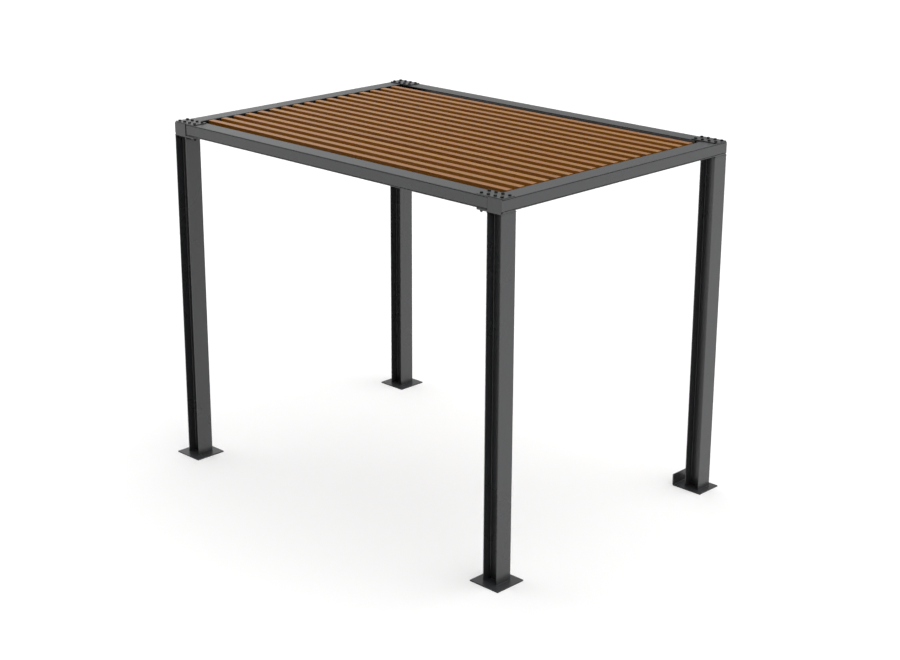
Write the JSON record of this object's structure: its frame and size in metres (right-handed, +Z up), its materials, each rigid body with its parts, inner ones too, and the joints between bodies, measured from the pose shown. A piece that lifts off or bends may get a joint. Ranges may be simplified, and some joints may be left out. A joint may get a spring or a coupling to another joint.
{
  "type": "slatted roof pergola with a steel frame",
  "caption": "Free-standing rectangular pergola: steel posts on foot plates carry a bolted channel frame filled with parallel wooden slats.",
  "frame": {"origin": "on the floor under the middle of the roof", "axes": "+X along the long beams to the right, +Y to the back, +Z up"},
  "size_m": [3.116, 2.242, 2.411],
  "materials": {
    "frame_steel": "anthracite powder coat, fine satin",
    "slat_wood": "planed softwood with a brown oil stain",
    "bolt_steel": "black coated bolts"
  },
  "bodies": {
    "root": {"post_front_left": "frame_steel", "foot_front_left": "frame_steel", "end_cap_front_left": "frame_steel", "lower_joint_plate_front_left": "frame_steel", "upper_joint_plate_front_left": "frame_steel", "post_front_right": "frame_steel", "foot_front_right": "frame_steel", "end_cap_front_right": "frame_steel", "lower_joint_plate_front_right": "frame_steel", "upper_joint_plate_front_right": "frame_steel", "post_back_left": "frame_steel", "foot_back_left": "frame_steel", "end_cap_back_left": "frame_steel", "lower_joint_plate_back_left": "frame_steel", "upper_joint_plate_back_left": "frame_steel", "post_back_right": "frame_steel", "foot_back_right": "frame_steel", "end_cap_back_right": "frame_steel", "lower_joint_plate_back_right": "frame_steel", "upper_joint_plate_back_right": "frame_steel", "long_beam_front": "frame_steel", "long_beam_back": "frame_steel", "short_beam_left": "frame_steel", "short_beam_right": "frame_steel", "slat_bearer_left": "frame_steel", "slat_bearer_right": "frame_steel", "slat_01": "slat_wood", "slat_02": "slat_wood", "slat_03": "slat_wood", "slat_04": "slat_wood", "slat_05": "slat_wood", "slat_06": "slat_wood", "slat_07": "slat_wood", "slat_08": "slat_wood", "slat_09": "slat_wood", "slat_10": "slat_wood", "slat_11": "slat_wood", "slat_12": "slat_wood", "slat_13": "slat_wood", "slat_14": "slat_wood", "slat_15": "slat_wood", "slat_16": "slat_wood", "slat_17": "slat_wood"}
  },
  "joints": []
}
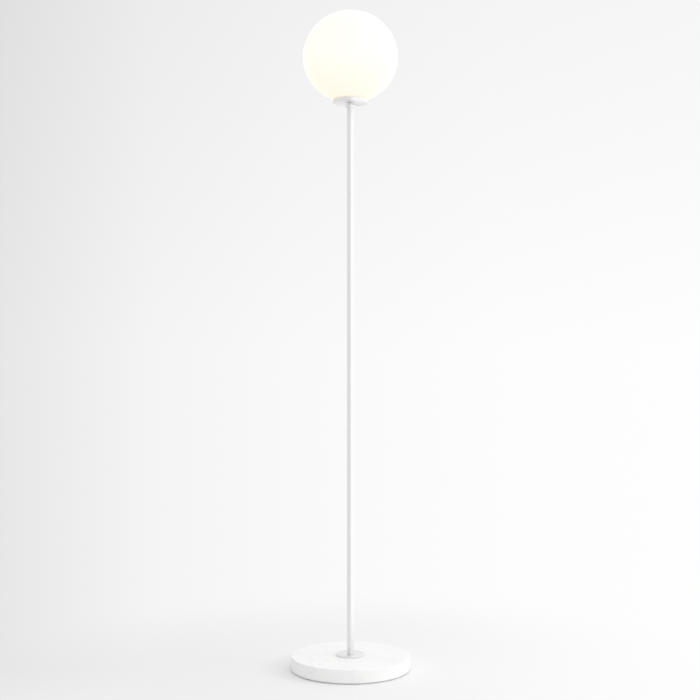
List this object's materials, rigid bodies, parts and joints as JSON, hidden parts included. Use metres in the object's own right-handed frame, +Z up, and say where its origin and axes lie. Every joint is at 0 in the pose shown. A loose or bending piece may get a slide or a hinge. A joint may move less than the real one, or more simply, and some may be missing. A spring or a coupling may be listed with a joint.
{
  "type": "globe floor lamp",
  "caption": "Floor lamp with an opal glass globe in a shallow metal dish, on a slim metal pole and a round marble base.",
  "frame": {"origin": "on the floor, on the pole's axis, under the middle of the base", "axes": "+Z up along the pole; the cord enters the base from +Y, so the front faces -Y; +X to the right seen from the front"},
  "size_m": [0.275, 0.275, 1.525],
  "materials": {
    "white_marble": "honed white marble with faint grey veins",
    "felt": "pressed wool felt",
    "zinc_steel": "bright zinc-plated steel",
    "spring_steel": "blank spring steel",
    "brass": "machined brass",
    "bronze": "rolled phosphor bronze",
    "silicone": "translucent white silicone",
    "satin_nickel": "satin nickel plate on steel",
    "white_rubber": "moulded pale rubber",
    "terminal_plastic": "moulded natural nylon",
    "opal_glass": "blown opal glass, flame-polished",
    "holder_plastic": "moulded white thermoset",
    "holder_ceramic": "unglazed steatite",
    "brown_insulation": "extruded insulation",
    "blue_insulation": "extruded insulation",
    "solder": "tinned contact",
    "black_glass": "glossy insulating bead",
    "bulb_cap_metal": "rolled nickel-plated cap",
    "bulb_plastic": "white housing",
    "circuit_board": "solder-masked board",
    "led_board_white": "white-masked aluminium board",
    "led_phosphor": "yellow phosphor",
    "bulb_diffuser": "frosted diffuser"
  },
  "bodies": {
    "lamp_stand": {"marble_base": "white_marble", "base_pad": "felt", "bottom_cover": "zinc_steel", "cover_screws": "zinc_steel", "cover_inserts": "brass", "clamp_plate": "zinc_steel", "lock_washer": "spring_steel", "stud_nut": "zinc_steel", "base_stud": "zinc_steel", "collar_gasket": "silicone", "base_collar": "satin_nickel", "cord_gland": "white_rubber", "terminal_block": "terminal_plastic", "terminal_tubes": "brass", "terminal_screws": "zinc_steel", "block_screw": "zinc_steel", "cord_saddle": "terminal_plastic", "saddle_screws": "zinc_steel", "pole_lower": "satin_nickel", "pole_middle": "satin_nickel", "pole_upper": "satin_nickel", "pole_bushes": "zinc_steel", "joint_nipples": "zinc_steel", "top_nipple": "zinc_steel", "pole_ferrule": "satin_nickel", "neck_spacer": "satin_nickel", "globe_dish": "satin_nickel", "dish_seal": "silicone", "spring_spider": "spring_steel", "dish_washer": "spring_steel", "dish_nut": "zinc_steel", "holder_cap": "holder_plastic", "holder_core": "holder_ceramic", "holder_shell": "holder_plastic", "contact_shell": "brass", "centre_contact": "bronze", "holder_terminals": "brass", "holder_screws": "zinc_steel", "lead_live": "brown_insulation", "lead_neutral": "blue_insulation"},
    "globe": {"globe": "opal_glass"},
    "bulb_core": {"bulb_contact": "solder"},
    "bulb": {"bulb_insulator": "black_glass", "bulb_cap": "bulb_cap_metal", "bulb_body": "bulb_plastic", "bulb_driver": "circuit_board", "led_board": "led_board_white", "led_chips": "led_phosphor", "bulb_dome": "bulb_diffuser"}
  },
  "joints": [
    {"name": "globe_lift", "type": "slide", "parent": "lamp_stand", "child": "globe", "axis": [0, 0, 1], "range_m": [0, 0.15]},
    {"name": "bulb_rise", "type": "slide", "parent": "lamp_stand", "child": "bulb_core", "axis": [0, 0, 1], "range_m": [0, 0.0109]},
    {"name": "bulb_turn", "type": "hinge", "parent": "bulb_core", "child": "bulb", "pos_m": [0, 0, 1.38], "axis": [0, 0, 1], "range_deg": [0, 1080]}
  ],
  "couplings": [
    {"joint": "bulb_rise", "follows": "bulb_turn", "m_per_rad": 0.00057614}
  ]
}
═══
== Written problem ==
Repeat each record exactly. Omit nothing.

== Result for this task ==
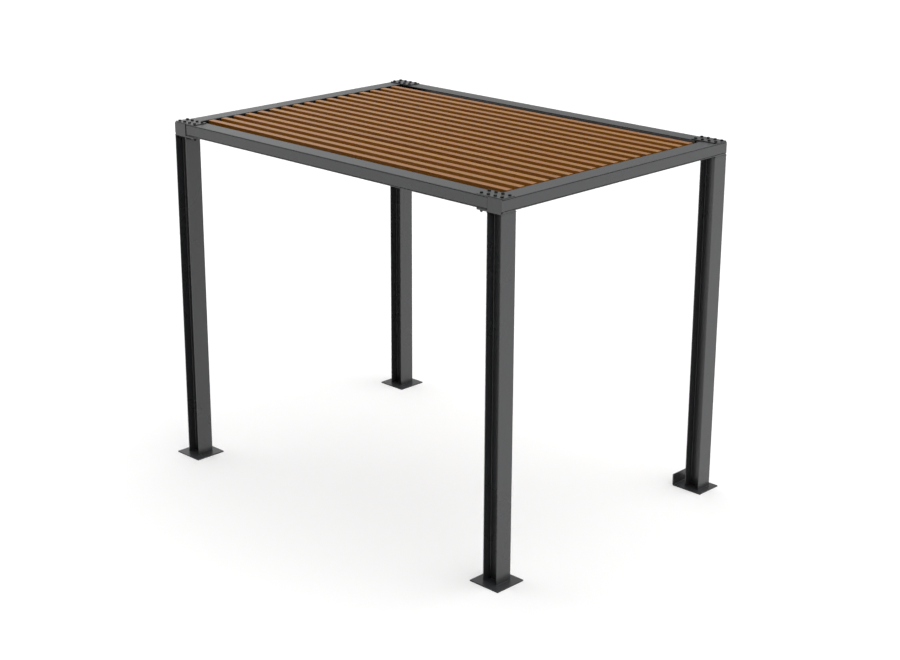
Write the JSON record of this object's structure: its frame and size in metres (right-handed, +Z up), its materials, each rigid body with its parts, inner ones too, and the joints between bodies, measured from the pose shown. A piece that lifts off or bends may get a joint. Ranges may be simplified, and some joints may be left out. A joint may get a spring or a coupling to another joint.
{
  "type": "slatted roof pergola with a steel frame",
  "caption": "Free-standing rectangular pergola: steel posts on foot plates carry a bolted channel frame filled with parallel wooden slats.",
  "frame": {"origin": "on the floor under the middle of the roof", "axes": "+X along the long beams to the right, +Y to the back, +Z up"},
  "size_m": [3.116, 2.242, 2.411],
  "materials": {
    "frame_steel": "anthracite powder coat, fine satin",
    "slat_wood": "planed softwood with a brown oil stain",
    "bolt_steel": "black coated bolts"
  },
  "bodies": {
    "root": {"post_front_left": "frame_steel", "foot_front_left": "frame_steel", "end_cap_front_left": "frame_steel", "lower_joint_plate_front_left": "frame_steel", "upper_joint_plate_front_left": "frame_steel", "post_front_right": "frame_steel", "foot_front_right": "frame_steel", "end_cap_front_right": "frame_steel", "lower_joint_plate_front_right": "frame_steel", "upper_joint_plate_front_right": "frame_steel", "post_back_left": "frame_steel", "foot_back_left": "frame_steel", "end_cap_back_left": "frame_steel", "lower_joint_plate_back_left": "frame_steel", "upper_joint_plate_back_left": "frame_steel", "post_back_right": "frame_steel", "foot_back_right": "frame_steel", "end_cap_back_right": "frame_steel", "lower_joint_plate_back_right": "frame_steel", "upper_joint_plate_back_right": "frame_steel", "long_beam_front": "frame_steel", "long_beam_back": "frame_steel", "short_beam_left": "frame_steel", "short_beam_right": "frame_steel", "slat_bearer_left": "frame_steel", "slat_bearer_right": "frame_steel", "slat_01": "slat_wood", "slat_02": "slat_wood", "slat_03": "slat_wood", "slat_04": "slat_wood", "slat_05": "slat_wood", "slat_06": "slat_wood", "slat_07": "slat_wood", "slat_08": "slat_wood", "slat_09": "slat_wood", "slat_10": "slat_wood", "slat_11": "slat_wood", "slat_12": "slat_wood", "slat_13": "slat_wood", "slat_14": "slat_wood", "slat_15": "slat_wood", "slat_16": "slat_wood", "slat_17": "slat_wood"}
  },
  "joints": []
}
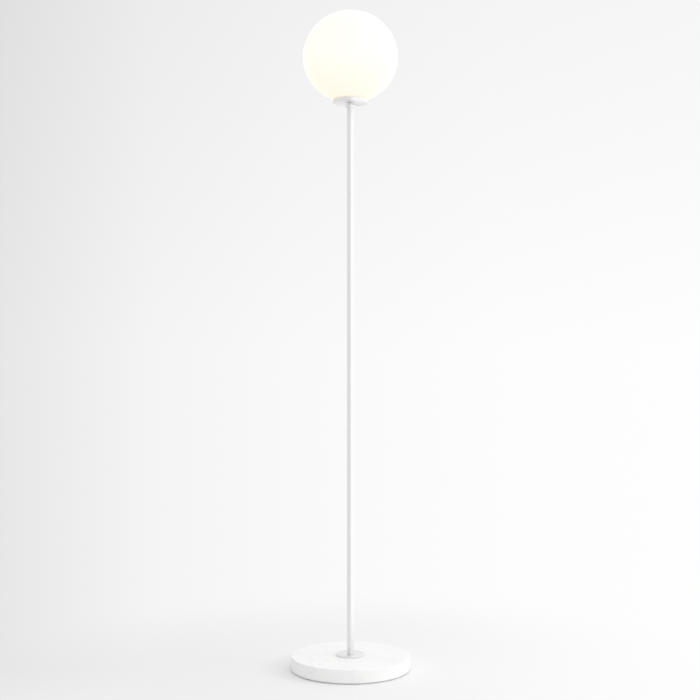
List this object's materials, rigid bodies, parts and joints as JSON, hidden parts included. Use metres in the object's own right-handed frame, +Z up, and say where its origin and axes lie. Every joint is at 0 in the pose shown. A loose or bending piece may get a slide or a hinge. A joint may move less than the real one, or more simply, and some may be missing. A spring or a coupling may be listed with a joint.
{
  "type": "globe floor lamp",
  "caption": "Floor lamp with an opal glass globe in a shallow metal dish, on a slim metal pole and a round marble base.",
  "frame": {"origin": "on the floor, on the pole's axis, under the middle of the base", "axes": "+Z up along the pole; the cord enters the base from +Y, so the front faces -Y; +X to the right seen from the front"},
  "size_m": [0.275, 0.275, 1.525],
  "materials": {
    "white_marble": "honed white marble with faint grey veins",
    "felt": "pressed wool felt",
    "zinc_steel": "bright zinc-plated steel",
    "spring_steel": "blank spring steel",
    "brass": "machined brass",
    "bronze": "rolled phosphor bronze",
    "silicone": "translucent white silicone",
    "satin_nickel": "satin nickel plate on steel",
    "white_rubber": "moulded pale rubber",
    "terminal_plastic": "moulded natural nylon",
    "opal_glass": "blown opal glass, flame-polished",
    "holder_plastic": "moulded white thermoset",
    "holder_ceramic": "unglazed steatite",
    "brown_insulation": "extruded insulation",
    "blue_insulation": "extruded insulation",
    "solder": "tinned contact",
    "black_glass": "glossy insulating bead",
    "bulb_cap_metal": "rolled nickel-plated cap",
    "bulb_plastic": "white housing",
    "circuit_board": "solder-masked board",
    "led_board_white": "white-masked aluminium board",
    "led_phosphor": "yellow phosphor",
    "bulb_diffuser": "frosted diffuser"
  },
  "bodies": {
    "lamp_stand": {"marble_base": "white_marble", "base_pad": "felt", "bottom_cover": "zinc_steel", "cover_screws": "zinc_steel", "cover_inserts": "brass", "clamp_plate": "zinc_steel", "lock_washer": "spring_steel", "stud_nut": "zinc_steel", "base_stud": "zinc_steel", "collar_gasket": "silicone", "base_collar": "satin_nickel", "cord_gland": "white_rubber", "terminal_block": "terminal_plastic", "terminal_tubes": "brass", "terminal_screws": "zinc_steel", "block_screw": "zinc_steel", "cord_saddle": "terminal_plastic", "saddle_screws": "zinc_steel", "pole_lower": "satin_nickel", "pole_middle": "satin_nickel", "pole_upper": "satin_nickel", "pole_bushes": "zinc_steel", "joint_nipples": "zinc_steel", "top_nipple": "zinc_steel", "pole_ferrule": "satin_nickel", "neck_spacer": "satin_nickel", "globe_dish": "satin_nickel", "dish_seal": "silicone", "spring_spider": "spring_steel", "dish_washer": "spring_steel", "dish_nut": "zinc_steel", "holder_cap": "holder_plastic", "holder_core": "holder_ceramic", "holder_shell": "holder_plastic", "contact_shell": "brass", "centre_contact": "bronze", "holder_terminals": "brass", "holder_screws": "zinc_steel", "lead_live": "brown_insulation", "lead_neutral": "blue_insulation"},
    "globe": {"globe": "opal_glass"},
    "bulb_core": {"bulb_contact": "solder"},
    "bulb": {"bulb_insulator": "black_glass", "bulb_cap": "bulb_cap_metal", "bulb_body": "bulb_plastic", "bulb_driver": "circuit_board", "led_board": "led_board_white", "led_chips": "led_phosphor", "bulb_dome": "bulb_diffuser"}
  },
  "joints": [
    {"name": "globe_lift", "type": "slide", "parent": "lamp_stand", "child": "globe", "axis": [0, 0, 1], "range_m": [0, 0.15]},
    {"name": "bulb_rise", "type": "slide", "parent": "lamp_stand", "child": "bulb_core", "axis": [0, 0, 1], "range_m": [0, 0.0109]},
    {"name": "bulb_turn", "type": "hinge", "parent": "bulb_core", "child": "bulb", "pos_m": [0, 0, 1.38], "axis": [0, 0, 1], "range_deg": [0, 1080]}
  ],
  "couplings": [
    {"joint": "bulb_rise", "follows": "bulb_turn", "m_per_rad": 0.00057614}
  ]
}